Given my professional background, about which I will say more in the final chapter, I offer much of my commentary with a focus on the promise of private enterprise in its relation to both the public sector and civil society. It was Alexis de Tocqueville, as shrewd an observer of our social mores as has ever visited America, who commented succinctly and all-inclusively:

In democratic countries the science of association is the mother science; the progress of all the others depends on the progress of that one.6

De Tocqueville takes us back almost two centuries to an apparently very different, perhaps more hopeful America. Yet the associations—political, economic, social—that he celebrates here and the managerial skills that they imply are still very much with us and not just for us. The world and America have had a tough two-and-a-half decades.
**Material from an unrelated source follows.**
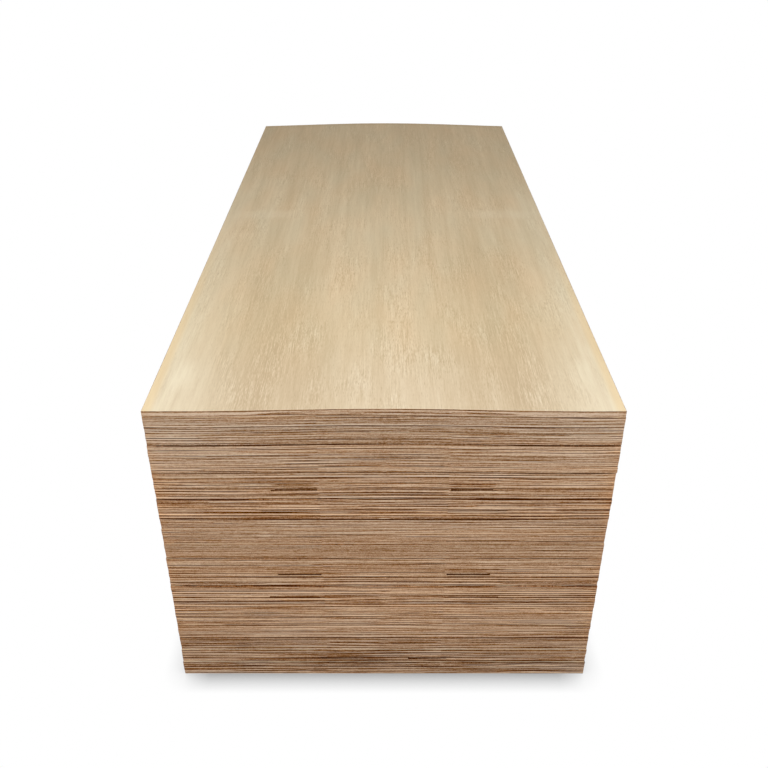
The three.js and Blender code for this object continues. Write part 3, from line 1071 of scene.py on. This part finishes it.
# %% Colour of the face veneer
FACE_TONES = ((-3.0, "#c5ac85"), (-1.0, "#d1b992"), (0.0, "#d7c09a"), (1.0, "#ddc7a2"), (3.0, "#e6d3b1"))
HUE_PATCH = (100 * MM, 320 * MM, 1.0)
HUE_STEP = (-0.2, 0.2)  # of that patch's waves
GREYISH = (0.974, 1.006, 1.028, 1.0)  # tints, as linear factors
PINKISH = (1.020, 0.990, 0.970, 1.0)
NEAR_END_GREY = (0.975, 1.0, 1.09, 1.0)
GREYED = (("along", -750, -1220),)
CORNER_PALE = linear("#f0e3c5")
PALE_REGIONS = (  # how pale each is, and its steps
    (1.0, (("off", 340, 540), ("along", -320, -1420))),  # the near corners
    (0.12, (("off", 190, 60), ("along", -320, -1420))),  # the middle of the near end
    (0.5, (("off", 500, 590), ("along", 700, 0))),  # the flanks
    # a pair of scuffs halfway along the sheet, and close to the near corners a pale pair that is painted
    # highlight
    (0.42, (("off", 270, 414), ("off", 630, 486), ("along", -15, 33), ("along", 105, 57))),
    (0.45, (("off", 499, 532.6), ("off", 583, 549.4), ("along", -1140, -1068), ("along", -960, -1032))),
)
STREAKS = (16 * MM, 200 * MM, 2.0)
STREAK_MIDDLE, STREAK_DEPTH = 0.46, 0.8  # the share of the paleness that is left, and how far it wavers
RIM_WARM = linear("#eed09c")
RIM_SHARE = 0.5
WARM_RIM = (("off", 576, 598), ("along", 0, -1000))
SANDED_ROUGHNESS = 0.62
WOOD_IOR = 1.45
CHECK_BUMP = {"Strength": 0.2, "Distance": 0.05 * MM}

ends = {"Value": face_figure(*HUE_PATCH), "From Min": HUE_STEP[0], "From Max": HUE_STEP[1]}
hue = add(tree, "ShaderNodeMapRange", ends).outputs[0]
tint = GREYISH
for share, factors in ((hue, PINKISH), (region(GREYED), NEAR_END_GREY)):
    tint = add(tree, "ShaderNodeMix", {0: share, 6: tint, 7: factors}, data_type="RGBA").outputs[2]
# paleness of wear, with the painted highlight close to the near corners
pale = summed(tree, 0.0, [(region(steps), strength) for strength, steps in PALE_REGIONS])
streaks = summed(tree, STREAK_MIDDLE, [(face_figure(*STREAKS), STREAK_DEPTH)])
pale = add(tree, "ShaderNodeMath", {0: pale, 1: streaks}, operation="MULTIPLY").outputs[0]
warm = summed(tree, 0.0, [(region(WARM_RIM), RIM_SHARE)])
colour = wood_colour(tree, face_tone, FACE_TONES, tint)
for share, towards in ((pale, CORNER_PALE), (warm, RIM_WARM)):
    colour = add(tree, "ShaderNodeMix", {0: share, 6: colour, 7: towards}, data_type="RGBA").outputs[2]
bump = add(tree, "ShaderNodeBump", {"Height": check, **CHECK_BUMP})
finish = {"Base Color": colour, "Roughness": SANDED_ROUGHNESS, "IOR": WOOD_IOR, "Normal": bump.outputs[0]}
wood = add(tree, "ShaderNodeBsdfPrincipled", finish)
add(tree, "ShaderNodeOutputMaterial", {"Surface": wood.outputs[0]})
print("face material:", len(tree.nodes), "nodes")

# %% [markdown]
# ## Build the stack
# Each sheet becomes a mesh of its own that stands for its solid. Its vertices go in as one array, its edge
# faces stay flat shaded so that plies keep crisp borders, and its faces are smooth. One mesh linked 55
# times would be lighter, but then each sheet would have the same waves and marks, and in a real stack
# nothing repeats.

# %% Build every sheet
WELD = 0.004 * MM  # points closer than this are one
SHARP_ANGLE = math.radians(20)  # sharper bends stay crisp


def sheet_object(number):
    """A mesh object from the skin's arrays, with coinciding points welded."""
    skin = sheet_skin(number)
    name = sheet_names[number] + "_wood"
    mesh = bpy.data.meshes.new(name)
    mesh.from_pydata(skin["vertices"], [], skin["quads"].tolist())
    for layer in ("ply", "OFBake"):
        mesh.uv_layers.new(name=layer).uv.foreach_set("vector", skin[layer].astype(np.float32).ravel())
    for layer in ("tone", "warmth", "grain"):
        mesh.attributes.new(layer, "FLOAT", "POINT").data.foreach_set("value", skin[layer].astype(np.float32))
    mesh.materials.append(edge_material)
    mesh.materials.append(face_material)
    mesh.polygons.foreach_set("material_index", skin["is_face"].astype(np.int32))
    mesh.polygons.foreach_set("use_smooth", skin["is_face"])
    work = bmesh.new()
    work.from_mesh(mesh)
    bmesh.ops.remove_doubles(work, verts=work.verts, dist=WELD)
    work.to_mesh(mesh)
    work.free()
    mesh.set_sharp_from_angle(angle=SHARP_ANGLE)
    piece = bpy.data.objects.new(name, mesh)
    bpy.context.scene.collection.objects.link(piece)
    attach(piece, "root")
    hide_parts(sheet_names[number])
    return piece


pieces = [sheet_object(number) for number in range(SHEETS)]
triangles = sum(len(face.vertices) - 2 for piece in pieces for face in piece.data.polygons)
print(len(pieces), "sheets,", triangles, "triangles")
Isn’t it time we sought a different path and managed our collective way to a better place?

1 “War,” recorded by Edwin Starr as a single in 1970 on the Gordy label. Words and Music by Norman Whitfield and Barrett Strong. © 1970 (Renewed 1998) Jobete Music Co., Inc. All Rights controlled and administered by EMI Blackwood Music Inc. on behalf of Stone Agate Music (a division of Jobete Music Co., Inc.). All Rights Reserved. International Copyright Secured. Used by Permission. Reprinted by Permission of Hal Leonard Corporation.

2 Calvin Coolidge, “Address to the American Society of Newspaper Editors,” January 17, 1925, at: http://www.presidency.ucsb.edu/ws/?pid=24180.

3 Rush Hour, dir. Brett Ratner (New Line Cinema, 1998).

4 Carl von Clausewitz, On War (1832; repr., New York: Penguin, 1968), 202–203.

5 Inside Job, dir. Charles Ferguson (Sony Pictures Classics, 2010).

6 Alexis de Tocqueville, Democracy in America, edited by Harvey C. Mansfield and Delba Winthrop (1835/1840; repr.; Chicago: University of Chicago Press, 2000), 492.